Diagnose and Understand Your Tinnitus

  • DO NOT panic. Tinnitus is usually not a sign of a serious, ongoing medical condition.
  • CHECK things out. The sounds you hear may actually be normal sounds created by the human body at work.
  • SEE an audiologist or ear, nose and throat specialist (ENT) interested and experienced in tinnitus treatment.
  • REVIEW your current medications (prescription, over-the-counter, vitamins and other supplements) with your medical professional to find possible causes of your tinnitus.
  • BE WARY of a hopeless diagnosis or physician advice like, “There’s nothing you can do about your tinnitus. Go home and live with it.”
  • BE a detective. Keep track of what triggers your tinnitus.
  • KEEP UP TO DATE about tinnitus. More and more research by the best and the brightest is bringing us closer to successful treatments and cures for tinnitus.

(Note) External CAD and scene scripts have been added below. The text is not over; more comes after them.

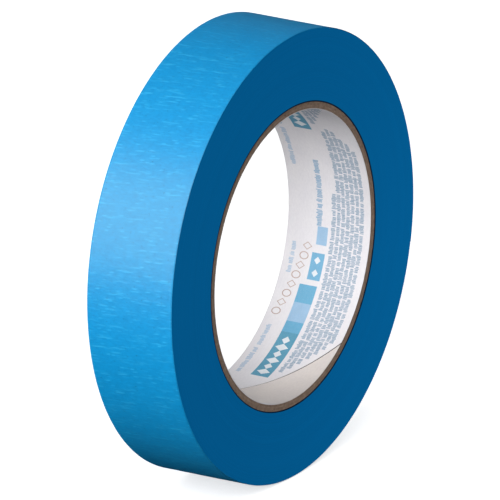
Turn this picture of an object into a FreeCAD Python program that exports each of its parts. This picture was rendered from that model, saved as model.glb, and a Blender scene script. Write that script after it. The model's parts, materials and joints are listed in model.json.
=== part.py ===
import FreeCAD, Part
import math
import os
import Sketcher

# Masking tape roll: a spiral-wound paper core, the pack of tape wound on it, and the tape's peelable end.
#
# The frame: +Y along the roll's axis, +Z up, origin at the centre of the core's bore. The roll stands
# on its rim. Angles round the roll are in degrees from +X towards +Z. Lengths are in millimetres.

DIMENSIONS = {
    # The core: one printed liner ply inside plain kraft board plies, on a 3-inch bore.
    "bore_radius": 38.1,
    "liner_thickness": 0.15,
    "ply_thickness": 0.42,
    "ply_count": 4,
    "glue_line": 0.02,
    "core_recess": 0.15,
    # Each ply is a strip wound as a helix, so its two edges leave a seam that climbs along the axis.
    "seam_pitch": 145.0,
    "seam_width": 0.35,
    "seam_overrun": 1.0,
    "first_seam_angle": 277.3,
    "seam_stagger": 74.0,
    # The tape: each turn adds one thickness to the radius.
    "tape_width": 25.0,
    "tape_thickness": 0.12,
    "tape_turns": 160,
    # The tape's end, held down by its adhesive, is a chain of short stretches of the outermost turn.
    "adhesive_line": 0.02,
    "stretch_count": 6,
    "stretch_sweep": 12.0,
    "stretch_gap": 0.05,
    "tape_end_angle": -12.0,
}

XZ, XY = "XZ_Plane", "XY_Plane"
# How a sketch names its own origin and X axis, and the points of its lines and arcs.
ORIGIN = (-1, 1)
X_AXIS = -1
START, END, CENTRE = 1, 2, 3
SPARE_CELL = "D1"
AXIS_OF_ROLL = FreeCAD.Vector(0, -1, 0)

doc = FreeCAD.newDocument("masking_tape_roll")
sheet = doc.addObject("Spreadsheet::Sheet", "Dimensions")
for row, (alias, number) in enumerate(DIMENSIONS.items(), start=1):
    sheet.set(f"A{row}", alias)
    sheet.set(f"B{row}", str(number))
    sheet.setAlias(f"B{row}", alias)
doc.recompute()


def size(alias):
    """A driving dimension, as the sheet holds it."""
    return float(sheet.get(alias))


def sheet_value(formula):
    """A formula of dimensions, worked out by the sheet in a spare cell."""
    sheet.set(SPARE_CELL, "=" + formula)
    sheet.recompute()
    value = float(sheet.get(SPARE_CELL))
    sheet.clear(SPARE_CELL)
    return value


def cells(formula):
    """The formula with each dimension's name written as a reference to its cell."""
    for alias in sorted(DIMENSIONS, key=len, reverse=True):
        formula = formula.replace(alias, f"Dimensions.{alias}")
    return formula


def turned(angle, base=FreeCAD.Vector(0, 0, 0)):
    """A placement that turns a piece about the roll's axis, from +X towards +Z."""
    return FreeCAD.Placement(base, FreeCAD.Rotation(AXIS_OF_ROLL, angle))


def new_body(label):
    body = doc.addObject("PartDesign::Body", label)
    body.Label = label
    return body


def new_sketch(body, name, plane):
    sketch = body.newObject("Sketcher::SketchObject", name)
    support = next(item for item in body.Origin.OriginFeatures if item.Role == plane)
    sketch.AttachmentSupport = (support, "")
    sketch.MapMode = "FlatFace"
    return sketch


def point(x, y):
    return FreeCAD.Vector(x, y, 0)


def arc(centre_x, radius, start, end):
    """An arc about a point of the sketch's X axis, between two angles in degrees."""
    circle = Part.Circle(point(centre_x, 0), FreeCAD.Vector(0, 0, 1), radius)
    return Part.ArcOfCircle(circle, math.radians(start), math.radians(end))


def constrain(sketch, kind, *where):
    sketch.addConstraint(Sketcher.Constraint(kind, *where))


def drive(sketch, kind, name, value, formula, *where):
    """A constraint with a size, bound to the sheet's cells."""
    index = sketch.addConstraint(Sketcher.Constraint(kind, *where, value))
    sketch.renameConstraint(index, name)
    sketch.setExpression(f"Constraints.{name}", cells(formula))


def pad_across_roll(body, sketch, width_formula):
    """Pads a sketch on the XZ plane evenly to both sides along the roll's axis."""
    pad = body.newObject("PartDesign::Pad", "Pad")
    pad.Profile = sketch
    pad.SideType = "Symmetric"
    pad.setExpression("Length", cells(width_formula))
    sketch.Visibility = False
    doc.recompute()
    return pad


def draw_circle(sketch, name, radius, formula):
    circle = sketch.addGeometry(Part.Circle(point(0, 0), FreeCAD.Vector(0, 0, 1), radius))
    constrain(sketch, "Coincident", circle, CENTRE, *ORIGIN)
    drive(sketch, "Radius", name, radius, formula, circle)


def cut_seam(body, inner, outer, inner_formula, outer_formula):
    """Cuts the gap between a ply's strip edges: a small rectangle swept as a right-handed helix."""
    sketch = new_sketch(body, "SeamProfile", XY)
    reach = size("seam_overrun")
    low = -size("tape_width") / 2 - reach
    near, far, high = inner - reach, outer + reach, low + size("seam_width")
    corners = [point(near, low), point(far, low), point(far, high), point(near, high)]
    sides = [
        sketch.addGeometry(Part.LineSegment(corners[i], corners[(i + 1) % 4]))
        for i in range(4)
    ]
    for i in range(4):
        constrain(sketch, "Coincident", sides[i], END, sides[(i + 1) % 4], START)
    for i in (0, 2):
        constrain(sketch, "Horizontal", sides[i])
        constrain(sketch, "Vertical", sides[i + 1])
    corner = (sides[0], START)
    drive(sketch, "DistanceX", "near", near, f"{inner_formula} - seam_overrun", *ORIGIN, *corner)
    drive(sketch, "DistanceX", "far", far, f"{outer_formula} + seam_overrun", *ORIGIN, sides[0], END)
    drive(sketch, "DistanceY", "low", -low, "tape_width / 2 + seam_overrun", *corner, *ORIGIN)
    drive(sketch, "DistanceY", "width", size("seam_width"), "seam_width", sides[1], START, sides[1], END)
    sketch.Visibility = False
    doc.recompute()

    before = body.Shape.Volume
    helix = body.newObject("PartDesign::SubtractiveHelix", "Seam")
    helix.Profile = sketch
    helix.ReferenceAxis = (sketch, ["V_Axis"])
    helix.Mode = "pitch-height-angle"
    helix.LeftHanded = False
    helix.setExpression("Pitch", cells("seam_pitch"))
    helix.setExpression("Height", cells("tape_width + 2 * seam_overrun"))
    doc.recompute()

    length = size("tape_width") - 2 * size("core_recess")
    turns = length / size("seam_pitch")
    expected = math.pi * (outer ** 2 - inner ** 2) * size("seam_width") * turns
    removed = before - body.Shape.Volume
    if abs(removed - expected) > 0.1 * expected:
        raise RuntimeError(f"{body.Label}: the seam removes {removed:.2f} mm3, not {expected:.2f} mm3")


def make_core_ring(label, inner_formula, thickness, seam_angle):
    """One ply of the core: a thin ring with its helical seam, at the given angle where y is 0."""
    inner = sheet_value(inner_formula)
    outer = inner + size(thickness)
    outer_formula = f"{inner_formula} + {thickness}"
    body = new_body(label)
    sketch = new_sketch(body, "Ring", XZ)
    draw_circle(sketch, "inner", inner, inner_formula)
    draw_circle(sketch, "outer", outer, outer_formula)
    pad_across_roll(body, sketch, "tape_width - 2 * core_recess")
    cut_seam(body, inner, outer, inner_formula, outer_formula)
    # The helix starts on +X below the front face and turns by this much before it reaches y = 0.
    start_to_middle = 360 * (size("tape_width") / 2 + size("seam_overrun")) / size("seam_pitch")
    body.Placement = turned(seam_angle + start_to_middle)
    return body


# Radii of the spiral. One turn of tape is drawn as two half circles whose centres lie either side of
# the roll's axis, so that a turn starts one thickness above where the turn below it ends.
CORE_OUTSIDE = "bore_radius + liner_thickness + ply_count * (ply_thickness + glue_line)"
PACK_BORE = f"{CORE_OUTSIDE} + glue_line"
ROLL_RADIUS = f"{PACK_BORE} + tape_turns * tape_thickness"
SPIRAL_OFFSET = "tape_thickness / 4"
FIRST_HALF_RADIUS = f"{ROLL_RADIUS} - {SPIRAL_OFFSET}"


def draw_half_circles(sketch, name, first_angle, below):
    """The two half circles of one turn's outer face, from first_angle round to 360 degrees, lowered
    by below thicknesses. Returns the two arcs. The centres and the half-turn ends lie on the X axis."""
    offset = sheet_value(SPIRAL_OFFSET)
    radius = sheet_value(FIRST_HALF_RADIUS) - below * size("tape_thickness")
    first = sketch.addGeometry(arc(offset, radius, first_angle, 180))
    second = sketch.addGeometry(arc(-offset, radius - 2 * offset, 180, 360))
    for half in (first, second):
        constrain(sketch, "PointOnObject", half, CENTRE, X_AXIS)
        constrain(sketch, "PointOnObject", half, END, X_AXIS)
    constrain(sketch, "Coincident", first, END, second, START)
    formula = f"{FIRST_HALF_RADIUS} - {below} * tape_thickness"
    drive(sketch, "Radius", f"{name}_radius", radius, formula, first)
    drive(sketch, "DistanceX", f"{name}_first", offset, SPIRAL_OFFSET, *ORIGIN, first, CENTRE)
    drive(sketch, "DistanceX", f"{name}_second", offset, SPIRAL_OFFSET, second, CENTRE, *ORIGIN)
    return first, second


def join(sketch, start, end):
    """A straight line between two named points of the sketch."""
    first = sketch.getPoint(*start)
    last = sketch.getPoint(*end)
    line = sketch.addGeometry(Part.LineSegment(first, last))
    constrain(sketch, "Coincident", line, START, *start)
    constrain(sketch, "Coincident", line, END, *end)
    return line


def make_wound_tape():
    """Every turn but the outermost, as one ring with a step where the outermost turn's far end lies."""
    body = new_body("wound_tape")
    sketch = new_sketch(body, "Pack", XZ)
    draw_circle(sketch, "bore", sheet_value(PACK_BORE), PACK_BORE)
    first, second = draw_half_circles(sketch, "face", 0, 1)
    constrain(sketch, "PointOnObject", first, START, X_AXIS)
    join(sketch, (second, END), (first, START))
    pad_across_roll(body, sketch, "tape_width")
    body.Placement = turned(size("tape_end_angle"))


def make_outer_wrap():
    """The outermost turn, from the last stretch of the loose end round to where it dives under it."""
    start_formula = "stretch_count * stretch_sweep + stretch_gap / 2"
    start = sheet_value(start_formula)
    body = new_body("outer_wrap")
    sketch = new_sketch(body, "Turn", XZ)
    outer_first, outer_second = draw_half_circles(sketch, "outer", start, 0)
    inner_first, inner_second = draw_half_circles(sketch, "inner", start, 1)
    join(sketch, (inner_second, END), (outer_second, END))
    edge = join(sketch, (inner_first, START), (outer_first, START))
    constrain(sketch, "PointOnObject", outer_first, CENTRE, edge)
    drive(sketch, "Angle", "start", math.radians(start), start_formula, edge)
    pad_across_roll(body, sketch, "tape_width")
    body.Placement = turned(size("tape_end_angle"))


def make_stretch(label, places_from_end):
    """One short stretch of the loose end, drawn about +X and then turned to its place."""
    body = new_body(label)
    sketch = new_sketch(body, "Stretch", XZ)
    sweep_formula = "stretch_sweep - stretch_gap"
    sweep = sheet_value(sweep_formula)
    outer = sheet_value(FIRST_HALF_RADIUS)
    inner = outer - size("tape_thickness") + size("adhesive_line")
    outside = sketch.addGeometry(arc(0, outer, -sweep / 2, sweep / 2))
    inside = sketch.addGeometry(arc(0, inner, -sweep / 2, sweep / 2))
    for face in (outside, inside):
        constrain(sketch, "Coincident", face, CENTRE, *ORIGIN)
    low = join(sketch, (inside, START), (outside, START))
    high = join(sketch, (inside, END), (outside, END))
    for edge in (low, high):
        constrain(sketch, "PointOnObject", *ORIGIN, edge)
    constrain(sketch, "Symmetric", outside, START, outside, END, X_AXIS)
    drive(sketch, "Radius", "outer", outer, FIRST_HALF_RADIUS, outside)
    inner_formula = f"{FIRST_HALF_RADIUS} - tape_thickness + adhesive_line"
    drive(sketch, "Radius", "inner", inner, inner_formula, inside)
    drive(sketch, "Angle", "sweep", math.radians(sweep), sweep_formula, low, high)
    pad_across_roll(body, sketch, "tape_width")
    end = turned(size("tape_end_angle"))
    centre = end.multVec(FreeCAD.Vector(sheet_value(SPIRAL_OFFSET), 0, 0))
    middle = (places_from_end + 0.5) * size("stretch_sweep")
    body.Placement = turned(size("tape_end_angle") + middle, centre)


def make_core():
    make_core_ring("core_liner", "bore_radius", "liner_thickness", size("first_seam_angle"))
    for ply in range(int(size("ply_count"))):
        inside = f"bore_radius + liner_thickness + {ply} * ply_thickness + {ply + 1} * glue_line"
        seam_angle = size("first_seam_angle") + (ply + 1) * size("seam_stagger")
        make_core_ring(f"core_ply_{ply + 1}", inside, "ply_thickness", seam_angle)


def make_loose_end():
    count = int(size("stretch_count"))
    for number in range(1, count):
        make_stretch(f"tape_stretch_{number}", count - number)
    make_stretch("tape_end", 0)


def check_and_export():
    """Stops on any failed object or broken shape, and only then writes one file for each piece."""
    doc.recompute()
    for item in doc.Objects:
        if "Invalid" in item.State or "Error" in item.State:
            raise RuntimeError(f"{item.Label} did not recompute: {item.State}")
    bodies = [item for item in doc.Objects if item.TypeId == "PartDesign::Body"]
    for body in bodies:
        if body.Shape.isNull() or not body.Shape.isValid() or len(body.Shape.Solids) != 1:
            raise RuntimeError(f"{body.Label} is not one valid solid")
    os.makedirs("parts", exist_ok=True)
    for body in bodies:
        body.Shape.exportStep(f"parts/{body.Label}.step")
        box = body.Shape.BoundBox
        print(f"{body.Label:16s} {body.Shape.Volume:10.2f} mm3   x {box.XMin:8.3f} {box.XMax:8.3f}"
              f"   y {box.YMin:8.3f} {box.YMax:8.3f}   z {box.ZMin:8.3f} {box.ZMax:8.3f}")


make_core()
make_wound_tape()
make_outer_wrap()
make_loose_end()
check_and_export()
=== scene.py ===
import json
import math

import bmesh
import bpy
import numpy as np
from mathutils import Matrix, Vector


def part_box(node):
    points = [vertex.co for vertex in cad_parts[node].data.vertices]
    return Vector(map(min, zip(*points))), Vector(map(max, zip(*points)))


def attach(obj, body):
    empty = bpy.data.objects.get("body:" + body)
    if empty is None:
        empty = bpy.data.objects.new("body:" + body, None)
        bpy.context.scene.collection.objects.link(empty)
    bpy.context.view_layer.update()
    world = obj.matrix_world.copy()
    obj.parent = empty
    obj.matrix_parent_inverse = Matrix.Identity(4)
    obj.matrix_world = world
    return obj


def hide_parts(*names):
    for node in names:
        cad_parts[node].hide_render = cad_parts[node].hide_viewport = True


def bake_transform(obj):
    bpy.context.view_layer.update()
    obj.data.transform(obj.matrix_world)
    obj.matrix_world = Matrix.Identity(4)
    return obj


# The looks of a roll of crepe masking tape on a paper core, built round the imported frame.
# Metres throughout, except where a name or comment says millimetres or degrees. The roll's axis is
# Y. Angles round it are in degrees and run from +X towards +Z.

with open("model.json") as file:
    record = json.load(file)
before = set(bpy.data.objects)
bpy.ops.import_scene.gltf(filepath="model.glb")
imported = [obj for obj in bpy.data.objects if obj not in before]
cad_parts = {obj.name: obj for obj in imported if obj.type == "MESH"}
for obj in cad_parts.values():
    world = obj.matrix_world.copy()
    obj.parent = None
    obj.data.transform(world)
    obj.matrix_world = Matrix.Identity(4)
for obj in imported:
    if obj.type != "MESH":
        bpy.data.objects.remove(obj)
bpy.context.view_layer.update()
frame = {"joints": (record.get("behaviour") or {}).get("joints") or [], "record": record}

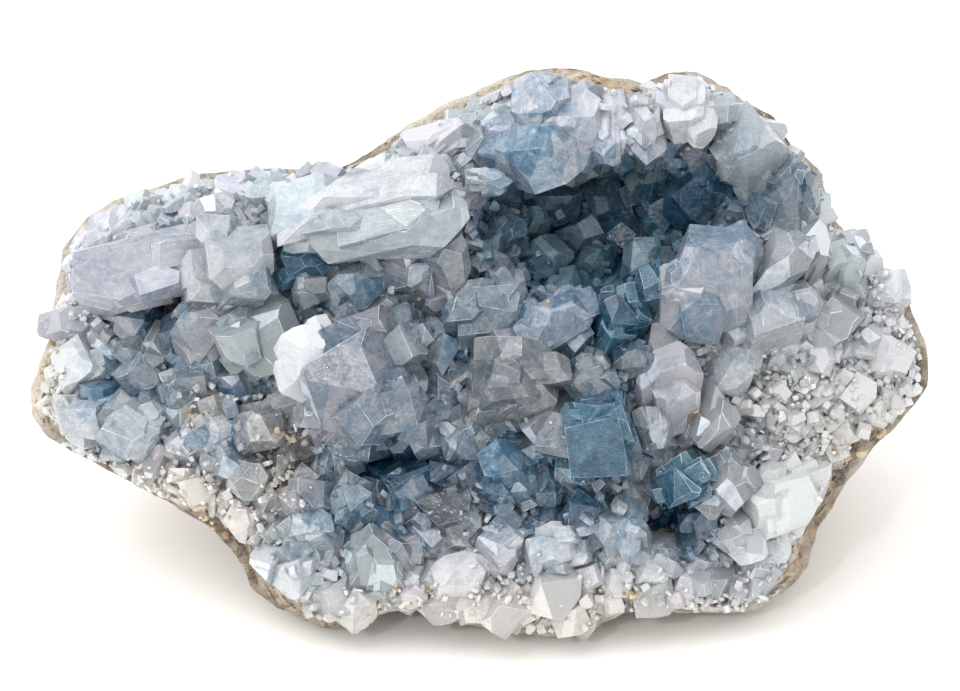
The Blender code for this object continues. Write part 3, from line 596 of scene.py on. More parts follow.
def bump(tree, height, strength, distance, below=None):
    """A normal from a height, on top of the normal given below it; the distance is in metres."""
    node = add_node(tree, "ShaderNodeBump", Strength=strength, Distance=distance)
    tree.links.new(height, node.inputs["Height"])
    if below is not None:
        tree.links.new(below, node.inputs["Normal"])
    return node.outputs["Normal"]


def crystal_marks(tree):
    """The crystal's own place in mm, and its marks: tint, height from root to tip, lightness."""
    mark = tree.nodes.new("ShaderNodeSeparateXYZ")
    tree.links.new(attribute(tree, "crystal").outputs["Vector"], mark.inputs[0])
    return attribute(tree, "own_place").outputs["Vector"], *mark.outputs[:3]


def weighted_sum(tree, first, *weighted):
    """first + weight * value + ..., for values given as (value, weight)."""
    for value, weight in weighted:
        first = mathematics(tree, "ADD", first, mathematics(tree, "MULTIPLY", value, weight))
    return first


def rising(tree, value, low, high, most=1.0):
    """0 up to the low value, and from there in a straight line to the most at the high one."""
    return ramp(tree, value, ((low, BLACK), (high, (most, most, most))))


def band(tree, value, middle, half):
    """1 where the value is at the middle, falling to 0 at half above or below it."""
    return ramp(tree, value, ((middle - half, BLACK), (middle, WHITE), (middle + half, BLACK)))


def balanced_sum(tree, *weighted):
    """The sum of weight * value, less half the weights, so that it is 0 where all values are 0.5."""
    return weighted_sum(tree, -0.5 * sum(weight for _, weight in weighted), *weighted)


def inner_planes(tree, coordinates, scale):
    """Planes inside the crystal that show where its faces cut them: cells of nearest points, each
    with a tone of its own."""
    cells = add_node(tree, "ShaderNodeTexVoronoi", Scale=scale)
    tree.links.new(coordinates, cells.inputs["Vector"])
    return cells.outputs["Color"]


def celestite_colour(tree, tone, cream, tint):
    """Blue-black, teal, grey-blue, pale grey and white by tone, or brown to cream where the growth
    is cream, and a little green or lilac by the crystal's tint."""
    cool = ramp(tree, tone, (
        (0.0, (0.006, 0.042, 0.092)), (0.25, (0.040, 0.128, 0.220)), (0.5, (0.19, 0.285, 0.375)),
        (0.72, (0.44, 0.48, 0.53)), (0.92, (0.62, 0.64, 0.665)),
    ))
    warm = ramp(tree, tone, (
        (0.0, (0.055, 0.045, 0.035)), (0.25, (0.17, 0.145, 0.12)), (0.5, (0.36, 0.325, 0.285)),
        (0.72, (0.57, 0.515, 0.44)), (0.92, (0.70, 0.665, 0.61)),
    ))
    tinted = ramp(tree, tint, ((0.0, (0.91, 1.0, 1.0)), (0.5, WHITE), (1.0, (1.02, 0.985, 1.03))))
    return mix_colour(tree, cream, mix_colour(tree, 1.0, cool, tinted, "MULTIPLY"), warm)


def crystal_material(name, lighter, warmer, transmission, roughness, absorption, density, haze_and_sparkle,
                     gloss=0.5, teal=0.0):
    """Celestite: glass with a cloudy share. Its tone comes from the place of growth, with painted shade
    in the hollow and the pits, the face, the planes inside, fine mottling and growth lines along the
    crystal, whiter at the root, and varies less where it is light, with white fractures and veils,
    and painted sparkle in white dots. Some crystals are a clearer teal."""
    material, tree, shader = shader_nodes(name)
    own, tint, height, light = crystal_marks(tree)
    cells = inner_planes(tree, stretched(tree, own, 0.45), 0.30)
    mottle = noise_value(tree, own, 0.62, 4.0, 0.74)
    drift = noise_value(tree, own, 0.13, 2.0, 0.6, 1.2)
    growth = noise_value(tree, stretched(tree, own, 0.07), 1.7, 2.0, 0.6)
    facet = attribute(tree, "facet").outputs["Fac"]
    change = balanced_sum(
        tree, (height, -0.10), (facet, 0.22), (cells, 0.34), (mottle, 0.75), (growth, 0.30),
    )
    calm = weighted_sum(tree, 1.25, (light, -0.75))
    tone = mathematics(tree, "ADD", light, mathematics(tree, "MULTIPLY", change, calm))
    tone = mathematics(tree, "ADD", tone, lighter)
    veils = band(tree, drift, 0.44, 0.030)
    fractures = band(tree, drift, 0.56, 0.012)
    # Painted sparkle: white dots where the mottling is highest stand in for glints.
    painted_sparkle = rising(tree, mottle, 0.62, 0.70)
    # White marks: real fractures and veils, with the painted sparkle.
    white = weighted_sum(tree, fractures, (veils, 0.5), (painted_sparkle, 0.7))
    tone = weighted_sum(tree, tone, (white, 0.22 * haze_and_sparkle))
    cream = attribute(tree, "cream").outputs["Fac"]
    cream = mathematics(tree, "ADD", cream, mathematics(tree, "MULTIPLY", drift, 0.5), clamp=True)
    cream = mathematics(tree, "ADD", cream, warmer - 0.28, clamp=True)
    body = celestite_colour(tree, tone, cream, tint)
    if teal:
        body = mix_colour(tree, teal, body, (0.52, 0.92, 1.0), "MULTIPLY")
    tree.links.new(body, shader.inputs["Base Color"])
    worn = ramp(tree, mottle, ((0.40, (roughness,) * 3), (0.66, (roughness + 0.25,) * 3)))
    tree.links.new(worn, shader.inputs["Roughness"])
    shader.inputs["Transmission Weight"].default_value = transmission
    shader.inputs["IOR"].default_value = CELESTITE_IOR
    shader.inputs["Specular IOR Level"].default_value = gloss
    tree.links.new(bump(tree, growth, 0.45, 0.0003), shader.inputs["Normal"])
    if density:
        volume = tree.nodes.new("ShaderNodeVolumeAbsorption")
        volume.inputs["Color"].default_value = (*absorption, 1)
        volume.inputs["Density"].default_value = density
        tree.links.new(volume.outputs["Volume"], tree.nodes["Material Output"].inputs["Volume"])
    return material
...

Find Effective Treatment and Take Care of Yourself

  • BE KIND to yourself. Developing tinnitus means you have undergone a significant physical, emotional and maybe even life-style change.
  • EXAMINE how you live to find ways to eliminate or reduce some stress in different parts of your life; stress often makes tinnitus worse.
  • PAY ATTENTION to what you eat. One-by-one, eliminate possible sources of tinnitus aggravation, e.g., salt, artificial sweeteners, sugar, alcohol, prescription or over-the-counter medications, tobacco and caffeine. (Do not stop taking medications without consulting with your health care professional.)
  • DON’T GIVE UP on a treatment if it doesn’t work right away. Some can take quite a while to have a positive effect.
  • PROTECT YOURSELF from further auditory damage by avoiding loud places and by using earplugs when you can’t avoid loud noise.

Your Attitude Matters

  • DO NOT create any negative forecasts for your tinnitus, such as “This is never going to get any better.” Counting on a better future can help you create one.
  • TAKE HEART. In many cases people with tinnitus “habituate” to it, meaning they get used to it and notice it less than at first.
  • BE INVOLVED in your recovery. Consider yourself part of your treatment team where your thoughts and feelings should count.
  • DO NOT WASTE time blaming yourself for your tinnitus. The causes of tinnitus are varied and difficult to determine.

Line Up Support

  • LOCATE people who understand your struggles and learn that you are not alone. Have people in your life who, though they cannot “see” or “hear” your tinnitus, understand that you have it.
  • FIND a support group that will truly understand your struggles with tinnitus and help you sort out useful from useless information. You will find compassion, companionship and coping strategies. (ATA has information on tinnitus support groups and individual, helpful volunteers.)
  • EDUCATE your family, friends and co-workers about tinnitus; tell them about the conditions and settings that are difficult for you; and ask them for their support.
  • CONTINUE SEEKING reliable information from ATA and other credible sources.